_Task statement_. Print exactly the part opening with the line containing "clear_scene()" and closing with the line containing "for node in", with both of those lines included.

* Start *

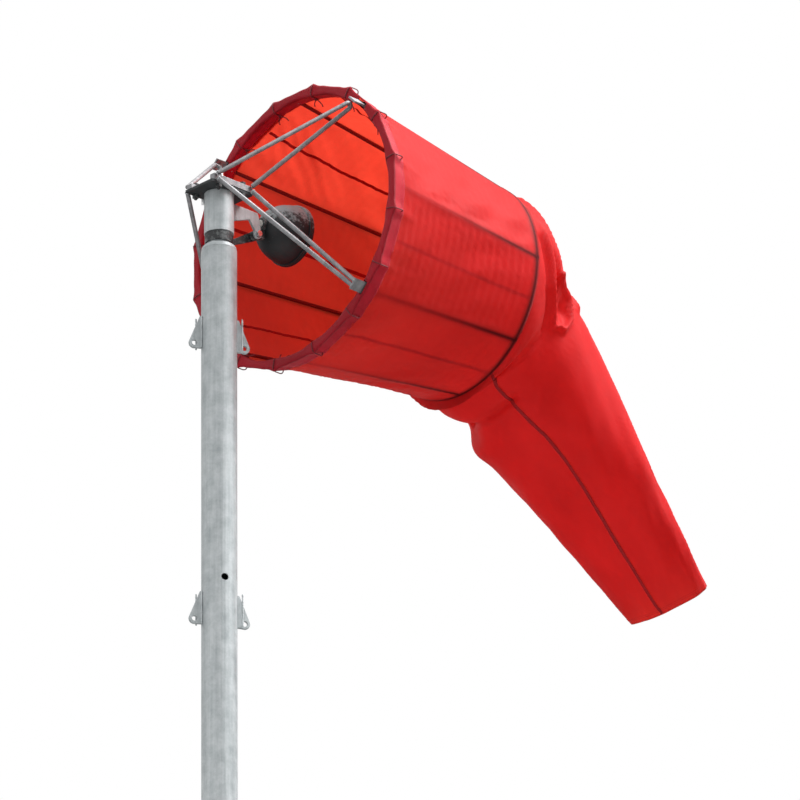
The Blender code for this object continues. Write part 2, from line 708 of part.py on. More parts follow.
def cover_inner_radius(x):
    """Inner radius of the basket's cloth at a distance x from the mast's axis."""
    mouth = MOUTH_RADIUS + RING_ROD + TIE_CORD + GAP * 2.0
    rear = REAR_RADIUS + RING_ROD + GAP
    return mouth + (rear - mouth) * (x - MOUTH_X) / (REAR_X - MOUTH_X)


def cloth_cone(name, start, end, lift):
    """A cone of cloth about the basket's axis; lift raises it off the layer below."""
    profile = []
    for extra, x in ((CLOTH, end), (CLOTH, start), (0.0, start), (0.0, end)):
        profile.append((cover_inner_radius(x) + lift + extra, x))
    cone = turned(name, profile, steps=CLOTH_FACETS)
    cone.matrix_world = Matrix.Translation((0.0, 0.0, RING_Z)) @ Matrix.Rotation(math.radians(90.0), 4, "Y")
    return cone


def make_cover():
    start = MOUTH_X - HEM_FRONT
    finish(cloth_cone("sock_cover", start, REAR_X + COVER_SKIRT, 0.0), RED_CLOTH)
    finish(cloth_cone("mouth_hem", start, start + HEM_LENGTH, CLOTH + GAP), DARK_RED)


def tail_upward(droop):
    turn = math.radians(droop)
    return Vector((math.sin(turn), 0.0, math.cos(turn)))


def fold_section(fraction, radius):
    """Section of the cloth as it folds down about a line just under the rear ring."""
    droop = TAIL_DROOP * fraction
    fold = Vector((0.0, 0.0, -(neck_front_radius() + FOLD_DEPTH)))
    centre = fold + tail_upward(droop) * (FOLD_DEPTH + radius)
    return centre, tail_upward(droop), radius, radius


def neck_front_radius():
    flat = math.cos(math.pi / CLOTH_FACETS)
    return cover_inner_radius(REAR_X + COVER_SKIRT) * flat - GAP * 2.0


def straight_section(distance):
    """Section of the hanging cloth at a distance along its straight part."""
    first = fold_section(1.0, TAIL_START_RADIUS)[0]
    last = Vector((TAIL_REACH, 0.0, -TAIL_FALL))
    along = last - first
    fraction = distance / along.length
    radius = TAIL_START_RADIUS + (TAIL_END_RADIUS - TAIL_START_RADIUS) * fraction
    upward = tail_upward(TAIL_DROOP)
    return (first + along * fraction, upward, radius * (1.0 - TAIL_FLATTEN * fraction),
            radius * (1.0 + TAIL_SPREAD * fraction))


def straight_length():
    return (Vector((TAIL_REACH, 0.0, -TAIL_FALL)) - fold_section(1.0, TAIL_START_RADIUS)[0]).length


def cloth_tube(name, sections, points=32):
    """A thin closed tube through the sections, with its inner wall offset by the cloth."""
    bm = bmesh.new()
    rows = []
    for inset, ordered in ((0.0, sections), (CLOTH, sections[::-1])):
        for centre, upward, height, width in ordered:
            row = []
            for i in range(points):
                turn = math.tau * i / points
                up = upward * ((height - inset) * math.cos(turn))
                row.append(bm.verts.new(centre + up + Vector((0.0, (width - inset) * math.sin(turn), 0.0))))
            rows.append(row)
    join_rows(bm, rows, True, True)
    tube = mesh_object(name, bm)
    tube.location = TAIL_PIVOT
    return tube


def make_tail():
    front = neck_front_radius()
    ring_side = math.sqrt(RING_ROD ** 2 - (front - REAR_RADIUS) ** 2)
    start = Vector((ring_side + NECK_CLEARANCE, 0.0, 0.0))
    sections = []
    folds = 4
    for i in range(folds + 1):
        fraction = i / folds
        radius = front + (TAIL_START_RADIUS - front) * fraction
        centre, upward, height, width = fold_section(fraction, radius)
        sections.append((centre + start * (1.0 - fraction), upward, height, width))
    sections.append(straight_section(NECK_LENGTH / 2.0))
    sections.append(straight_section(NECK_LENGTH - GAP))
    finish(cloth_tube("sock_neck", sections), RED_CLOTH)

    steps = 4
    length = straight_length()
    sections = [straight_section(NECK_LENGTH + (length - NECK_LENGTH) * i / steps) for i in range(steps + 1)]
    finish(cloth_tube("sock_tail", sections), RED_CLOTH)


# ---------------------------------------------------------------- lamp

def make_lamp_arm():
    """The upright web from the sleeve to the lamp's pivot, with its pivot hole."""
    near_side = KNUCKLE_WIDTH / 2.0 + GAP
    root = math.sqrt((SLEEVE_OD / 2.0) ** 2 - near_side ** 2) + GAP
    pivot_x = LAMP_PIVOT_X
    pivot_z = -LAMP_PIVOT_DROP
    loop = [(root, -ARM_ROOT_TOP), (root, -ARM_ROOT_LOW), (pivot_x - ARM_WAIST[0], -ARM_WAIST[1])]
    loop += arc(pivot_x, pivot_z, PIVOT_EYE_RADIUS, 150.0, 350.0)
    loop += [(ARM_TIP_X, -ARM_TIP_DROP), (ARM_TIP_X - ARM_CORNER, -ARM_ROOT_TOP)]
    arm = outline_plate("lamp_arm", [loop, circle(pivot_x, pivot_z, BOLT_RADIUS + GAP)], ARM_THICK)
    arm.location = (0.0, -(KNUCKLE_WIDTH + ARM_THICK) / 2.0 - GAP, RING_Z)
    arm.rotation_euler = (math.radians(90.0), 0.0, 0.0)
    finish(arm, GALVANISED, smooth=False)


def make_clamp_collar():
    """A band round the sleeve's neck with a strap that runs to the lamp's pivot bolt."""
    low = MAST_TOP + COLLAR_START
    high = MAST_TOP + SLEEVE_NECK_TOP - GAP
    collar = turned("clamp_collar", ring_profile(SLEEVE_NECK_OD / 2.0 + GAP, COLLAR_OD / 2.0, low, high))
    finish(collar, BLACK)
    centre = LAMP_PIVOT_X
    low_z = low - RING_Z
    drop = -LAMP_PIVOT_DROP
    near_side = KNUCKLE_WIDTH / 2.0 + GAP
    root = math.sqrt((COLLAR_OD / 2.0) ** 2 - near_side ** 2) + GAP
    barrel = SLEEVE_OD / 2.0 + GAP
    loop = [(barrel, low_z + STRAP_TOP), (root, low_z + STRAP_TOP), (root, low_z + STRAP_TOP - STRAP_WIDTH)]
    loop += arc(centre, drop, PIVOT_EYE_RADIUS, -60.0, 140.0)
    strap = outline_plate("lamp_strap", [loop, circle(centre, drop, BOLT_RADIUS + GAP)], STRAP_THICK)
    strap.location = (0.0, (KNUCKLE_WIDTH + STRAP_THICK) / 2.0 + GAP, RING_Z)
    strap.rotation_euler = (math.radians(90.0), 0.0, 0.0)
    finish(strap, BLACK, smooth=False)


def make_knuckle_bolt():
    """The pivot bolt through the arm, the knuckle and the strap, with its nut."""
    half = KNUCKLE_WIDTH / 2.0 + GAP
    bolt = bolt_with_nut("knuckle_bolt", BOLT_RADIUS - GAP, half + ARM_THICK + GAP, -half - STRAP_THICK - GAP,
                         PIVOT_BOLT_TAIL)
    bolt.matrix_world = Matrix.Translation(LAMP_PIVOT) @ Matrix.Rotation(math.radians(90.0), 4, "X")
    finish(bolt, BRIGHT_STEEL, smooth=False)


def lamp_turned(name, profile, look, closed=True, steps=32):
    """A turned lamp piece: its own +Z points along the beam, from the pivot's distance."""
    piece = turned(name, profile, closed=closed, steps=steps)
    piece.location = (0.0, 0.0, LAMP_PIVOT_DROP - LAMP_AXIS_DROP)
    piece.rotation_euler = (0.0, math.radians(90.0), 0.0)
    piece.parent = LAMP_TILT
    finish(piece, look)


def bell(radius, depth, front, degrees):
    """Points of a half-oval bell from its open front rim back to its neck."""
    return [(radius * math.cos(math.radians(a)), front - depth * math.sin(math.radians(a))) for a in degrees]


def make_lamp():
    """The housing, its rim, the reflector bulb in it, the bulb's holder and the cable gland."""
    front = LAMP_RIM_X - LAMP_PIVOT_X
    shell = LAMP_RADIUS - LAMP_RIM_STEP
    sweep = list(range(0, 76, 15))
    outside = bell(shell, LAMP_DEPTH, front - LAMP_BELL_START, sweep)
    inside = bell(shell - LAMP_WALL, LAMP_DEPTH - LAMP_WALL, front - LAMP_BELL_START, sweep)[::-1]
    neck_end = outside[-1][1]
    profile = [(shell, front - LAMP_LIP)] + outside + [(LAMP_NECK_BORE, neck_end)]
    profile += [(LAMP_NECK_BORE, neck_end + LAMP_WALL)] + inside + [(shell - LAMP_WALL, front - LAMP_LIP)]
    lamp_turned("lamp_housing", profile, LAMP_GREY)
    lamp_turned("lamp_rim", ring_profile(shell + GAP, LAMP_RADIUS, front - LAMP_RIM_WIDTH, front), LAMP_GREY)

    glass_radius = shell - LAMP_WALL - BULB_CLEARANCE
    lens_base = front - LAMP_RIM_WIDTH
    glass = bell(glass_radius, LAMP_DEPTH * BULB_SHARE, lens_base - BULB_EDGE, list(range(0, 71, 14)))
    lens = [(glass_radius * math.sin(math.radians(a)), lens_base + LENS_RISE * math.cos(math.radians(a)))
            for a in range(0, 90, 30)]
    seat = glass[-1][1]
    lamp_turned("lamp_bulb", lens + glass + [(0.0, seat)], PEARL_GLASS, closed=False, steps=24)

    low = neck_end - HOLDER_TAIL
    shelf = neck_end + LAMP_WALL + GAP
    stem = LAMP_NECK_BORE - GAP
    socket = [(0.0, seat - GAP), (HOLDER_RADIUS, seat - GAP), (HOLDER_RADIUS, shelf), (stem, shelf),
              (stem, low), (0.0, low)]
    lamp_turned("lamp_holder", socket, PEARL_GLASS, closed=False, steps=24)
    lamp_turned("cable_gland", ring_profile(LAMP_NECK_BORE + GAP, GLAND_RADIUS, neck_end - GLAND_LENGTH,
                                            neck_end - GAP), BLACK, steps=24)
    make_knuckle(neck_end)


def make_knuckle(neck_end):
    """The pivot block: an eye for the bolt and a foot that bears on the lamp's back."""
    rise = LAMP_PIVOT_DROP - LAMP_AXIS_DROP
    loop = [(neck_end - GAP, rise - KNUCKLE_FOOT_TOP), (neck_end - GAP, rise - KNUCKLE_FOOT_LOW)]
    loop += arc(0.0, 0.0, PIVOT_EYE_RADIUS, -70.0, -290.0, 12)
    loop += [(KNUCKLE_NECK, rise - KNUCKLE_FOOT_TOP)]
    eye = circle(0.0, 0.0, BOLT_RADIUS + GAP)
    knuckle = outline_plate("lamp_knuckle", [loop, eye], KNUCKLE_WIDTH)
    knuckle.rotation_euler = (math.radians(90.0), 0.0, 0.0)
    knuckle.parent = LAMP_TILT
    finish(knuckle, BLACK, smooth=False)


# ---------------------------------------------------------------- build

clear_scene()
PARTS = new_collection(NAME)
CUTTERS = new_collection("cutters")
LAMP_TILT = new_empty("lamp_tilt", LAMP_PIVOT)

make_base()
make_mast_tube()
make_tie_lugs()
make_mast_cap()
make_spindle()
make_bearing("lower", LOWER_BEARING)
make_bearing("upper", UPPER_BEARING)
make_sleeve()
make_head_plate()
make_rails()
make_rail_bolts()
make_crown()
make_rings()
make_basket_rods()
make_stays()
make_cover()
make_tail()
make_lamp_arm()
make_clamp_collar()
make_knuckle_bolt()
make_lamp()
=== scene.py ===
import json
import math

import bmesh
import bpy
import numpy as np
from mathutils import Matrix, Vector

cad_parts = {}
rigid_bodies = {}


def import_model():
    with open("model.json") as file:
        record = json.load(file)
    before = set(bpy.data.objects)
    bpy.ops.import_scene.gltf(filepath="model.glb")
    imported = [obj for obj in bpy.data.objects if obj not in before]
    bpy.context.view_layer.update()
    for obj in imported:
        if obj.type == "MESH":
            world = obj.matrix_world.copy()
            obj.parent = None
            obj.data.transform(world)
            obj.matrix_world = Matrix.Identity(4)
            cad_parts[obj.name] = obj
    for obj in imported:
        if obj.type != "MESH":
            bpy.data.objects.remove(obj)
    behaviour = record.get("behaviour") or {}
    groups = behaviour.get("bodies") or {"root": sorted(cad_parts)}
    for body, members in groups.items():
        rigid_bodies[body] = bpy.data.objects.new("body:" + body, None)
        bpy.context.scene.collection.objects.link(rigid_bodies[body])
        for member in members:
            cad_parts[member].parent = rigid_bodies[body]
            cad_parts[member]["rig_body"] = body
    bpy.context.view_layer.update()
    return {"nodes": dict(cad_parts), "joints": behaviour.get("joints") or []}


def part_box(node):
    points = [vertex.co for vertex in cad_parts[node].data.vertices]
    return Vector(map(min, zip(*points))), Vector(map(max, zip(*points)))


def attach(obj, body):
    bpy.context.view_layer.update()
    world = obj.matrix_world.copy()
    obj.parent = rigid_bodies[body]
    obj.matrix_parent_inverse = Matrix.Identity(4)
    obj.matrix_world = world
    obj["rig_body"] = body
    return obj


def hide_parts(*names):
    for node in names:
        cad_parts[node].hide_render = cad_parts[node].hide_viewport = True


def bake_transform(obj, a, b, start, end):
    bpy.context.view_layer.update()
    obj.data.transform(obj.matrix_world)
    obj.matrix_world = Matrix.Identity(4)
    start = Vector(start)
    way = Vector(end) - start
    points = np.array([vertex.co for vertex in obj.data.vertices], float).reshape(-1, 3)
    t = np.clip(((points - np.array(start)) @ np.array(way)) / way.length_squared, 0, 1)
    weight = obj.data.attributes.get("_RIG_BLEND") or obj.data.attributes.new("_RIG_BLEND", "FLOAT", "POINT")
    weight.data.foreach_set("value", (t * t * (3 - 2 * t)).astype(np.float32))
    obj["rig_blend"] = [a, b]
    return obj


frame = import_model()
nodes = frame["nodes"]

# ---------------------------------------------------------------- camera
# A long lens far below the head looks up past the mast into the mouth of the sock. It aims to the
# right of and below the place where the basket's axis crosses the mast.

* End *

_Finished answer_.
clear_scene()
PARTS = new_collection(NAME)
CUTTERS = new_collection("cutters")
LAMP_TILT = new_empty("lamp_tilt", LAMP_PIVOT)

make_base()
make_mast_tube()
make_tie_lugs()
make_mast_cap()
make_spindle()
make_bearing("lower", LOWER_BEARING)
make_bearing("upper", UPPER_BEARING)
make_sleeve()
make_head_plate()
make_rails()
make_rail_bolts()
make_crown()
make_rings()
make_basket_rods()
make_stays()
make_cover()
make_tail()
make_lamp_arm()
make_clamp_collar()
make_knuckle_bolt()
make_lamp()
=== scene.py ===
import json
import math

import bmesh
import bpy
import numpy as np
from mathutils import Matrix, Vector

cad_parts = {}
rigid_bodies = {}


def import_model():
    with open("model.json") as file:
        record = json.load(file)
    before = set(bpy.data.objects)
    bpy.ops.import_scene.gltf(filepath="model.glb")
    imported = [obj for obj in bpy.data.objects if obj not in before]
    bpy.context.view_layer.update()
    for obj in imported:
        if obj.type == "MESH":
            world = obj.matrix_world.copy()
            obj.parent = None
            obj.data.transform(world)
            obj.matrix_world = Matrix.Identity(4)
            cad_parts[obj.name] = obj
    for obj in imported:
        if obj.type != "MESH":
            bpy.data.objects.remove(obj)
    behaviour = record.get("behaviour") or {}
    groups = behaviour.get("bodies") or {"root": sorted(cad_parts)}
    for body, members in groups.items():
        rigid_bodies[body] = bpy.data.objects.new("body:" + body, None)
        bpy.context.scene.collection.objects.link(rigid_bodies[body])
        for member in members:
            cad_parts[member].parent = rigid_bodies[body]
            cad_parts[member]["rig_body"] = body
    bpy.context.view_layer.update()
    return {"nodes": dict(cad_parts), "joints": behaviour.get("joints") or []}


def part_box(node):
    points = [vertex.co for vertex in cad_parts[node].data.vertices]
    return Vector(map(min, zip(*points))), Vector(map(max, zip(*points)))


def attach(obj, body):
    bpy.context.view_layer.update()
    world = obj.matrix_world.copy()
    obj.parent = rigid_bodies[body]
    obj.matrix_parent_inverse = Matrix.Identity(4)
    obj.matrix_world = world
    obj["rig_body"] = body
    return obj


def hide_parts(*names):
    for node in names:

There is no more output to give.